*EXERCISE BRIEF*: Wherever a line holds the string "axis", copy that line.

==================================================

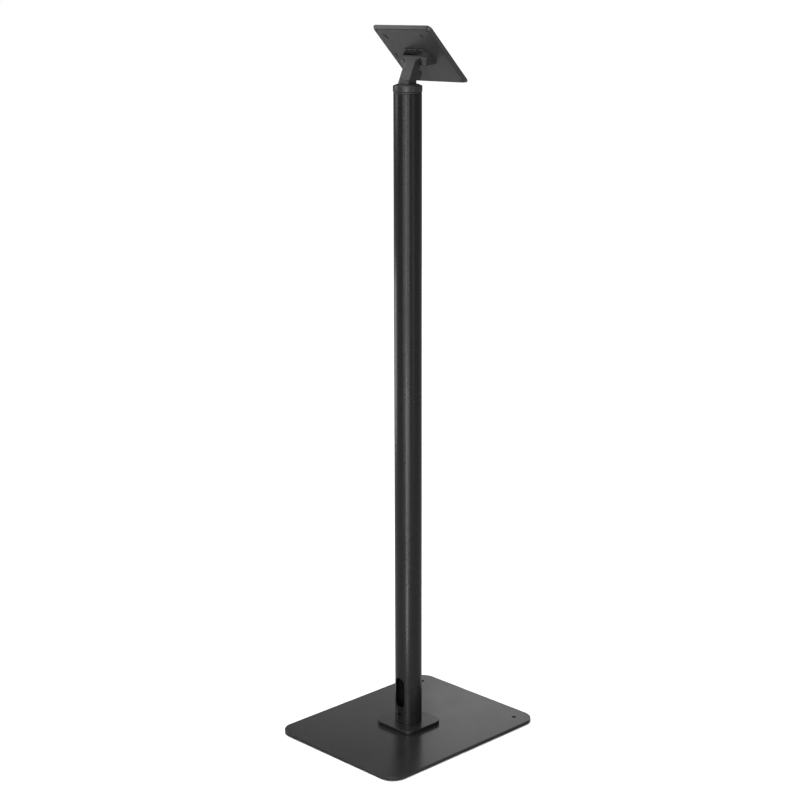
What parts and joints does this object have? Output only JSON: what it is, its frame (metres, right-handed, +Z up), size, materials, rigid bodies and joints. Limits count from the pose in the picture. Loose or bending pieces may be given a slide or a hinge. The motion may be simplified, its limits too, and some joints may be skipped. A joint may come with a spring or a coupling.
{
  "type": "kiosk floor stand",
  "caption": "Slim floor stand for a small touchscreen: rectangular foot plate, round column, and a tray that swivels and tilts on a short leaning neck.",
  "frame": {"origin": "on the floor, on the column's axis, at the centre of the foot plate", "axes": "+Z up; the person who uses the screen stands on the -Y side and the tray's face looks towards -Y and up; +X is to that person's right"},
  "size_m": [0.308, 0.384, 1.2967],
  "materials": {
    "plate_coat": "satin powder coat, near black, fine texture",
    "pole_coat": "satin paint, near black, smooth",
    "flange_coat": "satin powder coat, near black",
    "cap_coat": "satin powder coat, near black",
    "neck_coat": "satin powder coat, near black",
    "yoke_coat": "satin powder coat, near black",
    "tray_coat": "satin powder coat, near black",
    "rubber": "matt rubber, black",
    "nylon": "matt nylon, black",
    "aluminium": "as turned",
    "steel": "zinc-plated steel",
    "dark_steel": "black oxide steel"
  },
  "bodies": {
    "root": {"base_plate": "plate_coat", "foot_pad_1": "rubber", "foot_pad_2": "rubber", "foot_pad_3": "rubber", "foot_pad_4": "rubber", "foot_flange": "flange_coat", "flange_screw_1": "steel", "flange_screw_2": "steel", "flange_screw_3": "steel", "flange_screw_4": "steel", "pole_tube": "pole_coat", "pole_set_screw": "dark_steel", "top_insert": "aluminium", "swivel_ring": "nylon"},
    "head": {"swivel_cap": "cap_coat", "swivel_spindle": "steel", "spindle_washer": "steel", "spindle_nut": "steel", "neck_bracket": "neck_coat", "neck_cover": "neck_coat", "neck_screw_1": "steel", "neck_screw_2": "steel", "inner_washer_left": "nylon", "inner_washer_right": "nylon"},
    "tray": {"tilt_yoke": "yoke_coat", "tilt_bolt": "dark_steel", "friction_disc_left": "dark_steel", "friction_disc_right": "dark_steel", "spring_disc_left": "dark_steel", "spring_disc_right": "dark_steel", "tilt_stop_screw": "dark_steel", "tray_plate": "tray_coat", "tray_screw_1": "steel", "tray_screw_2": "steel", "tray_screw_3": "steel", "tray_screw_4": "steel"}
  },
  "joints": [
    {"name": "head_swivel", "type": "hinge", "parent": "root", "child": "head", "pos_m": [0, 0, 1.1838], "axis": [0, 0, 1], "range_deg": [-135, 135]},
    {"name": "tray_tilt", "type": "hinge", "parent": "head", "child": "tray", "pos_m": [0, -0.01858, 1.23618], "axis": [1, 0, 0], "range_deg": [-40, 40]}
  ]
}
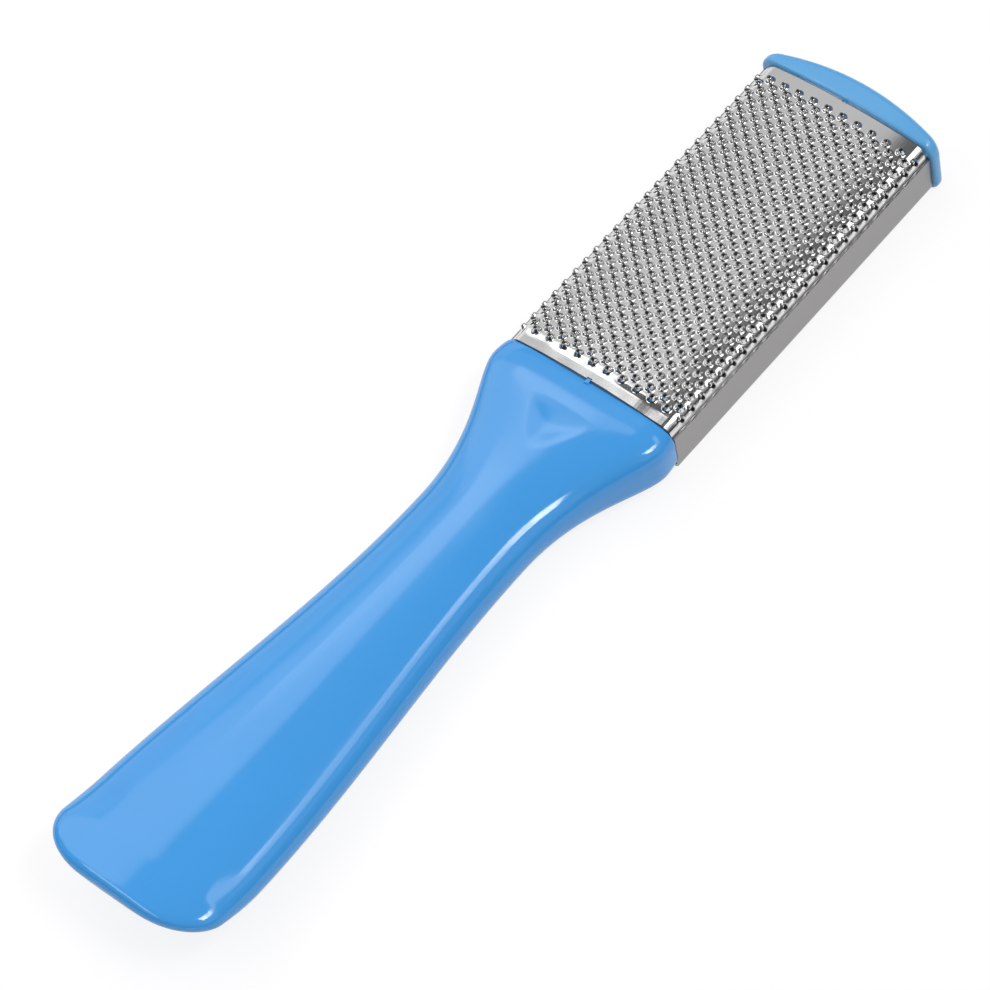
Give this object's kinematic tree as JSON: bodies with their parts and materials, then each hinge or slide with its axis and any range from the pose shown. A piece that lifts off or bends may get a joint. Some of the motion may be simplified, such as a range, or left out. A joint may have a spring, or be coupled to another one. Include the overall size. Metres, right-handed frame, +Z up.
{
  "type": "foot file",
  "caption": "Two-sided foot file: a crowned steel rasp head with a coarse and a fine nubbed face, on a blue gloss plastic paddle handle with a waist and an end cap.",
  "frame": {"origin": "middle of the file's length and width, at the height of the fine nubs' tips, which it rests on", "axes": "+X along the file towards the end cap, +Z up out of the coarse face"},
  "size_m": [0.2484, 0.0476, 0.0197],
  "materials": {
    "handle_plastic": "gloss",
    "core_plastic": "as moulded",
    "polished_steel": "polished, punched",
    "satin_steel": "satin brushed, punched",
    "cap_plastic": "satin gloss"
  },
  "bodies": {
    "root": {"handle": "handle_plastic", "head_core": "core_plastic", "coarse_rasp_plate": "polished_steel", "fine_rasp_plate": "satin_steel", "end_cap": "cap_plastic"}
  },
  "joints": []
}
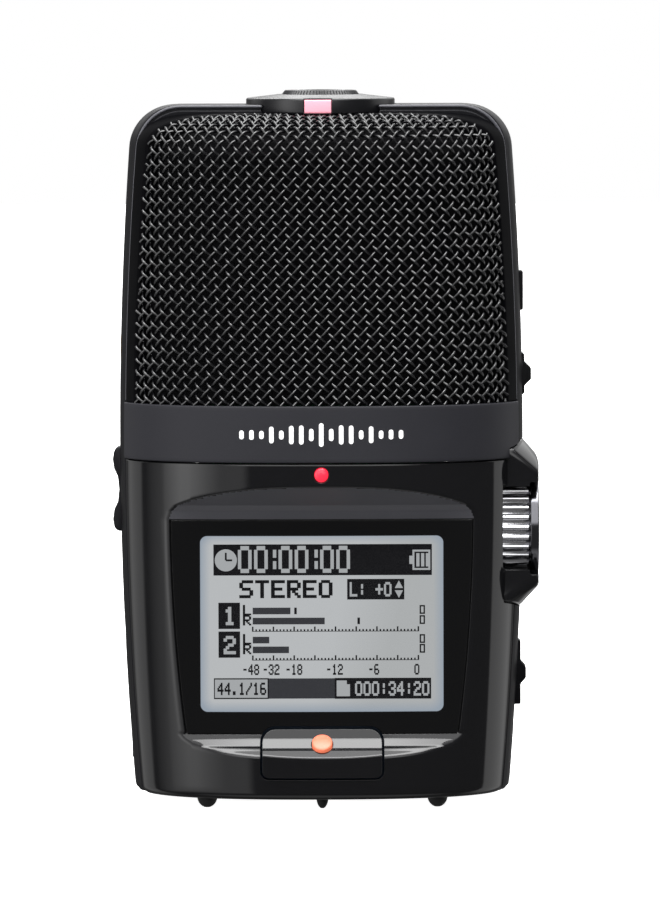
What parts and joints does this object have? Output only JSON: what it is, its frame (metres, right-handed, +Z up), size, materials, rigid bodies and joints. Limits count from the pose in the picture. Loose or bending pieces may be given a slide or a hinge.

==================================================

*FULL OUTPUT*:
  "frame": {"origin": "on the floor, on the column's axis, at the centre of the foot plate", "axes": "+Z up; the person who uses the screen stands on the -Y side and the tray's face looks towards -Y and up; +X is to that person's right"},
    {"name": "head_swivel", "type": "hinge", "parent": "root", "child": "head", "pos_m": [0, 0, 1.1838], "axis": [0, 0, 1], "range_deg": [-135, 135]},
    {"name": "tray_tilt", "type": "hinge", "parent": "head", "child": "tray", "pos_m": [0, -0.01858, 1.23618], "axis": [1, 0, 0], "range_deg": [-40, 40]}
Give this object's kinematic tree as JSON: bodies with their parts and materials, then each hinge or slide with its axis and any range from the pose shown. A piece that lifts off or bends may get a joint. Some of the motion may be simplified, such as a range, or left out. A joint may have a spring, or be coupled to another one. Include the overall size. Metres, right-handed frame, +Z up.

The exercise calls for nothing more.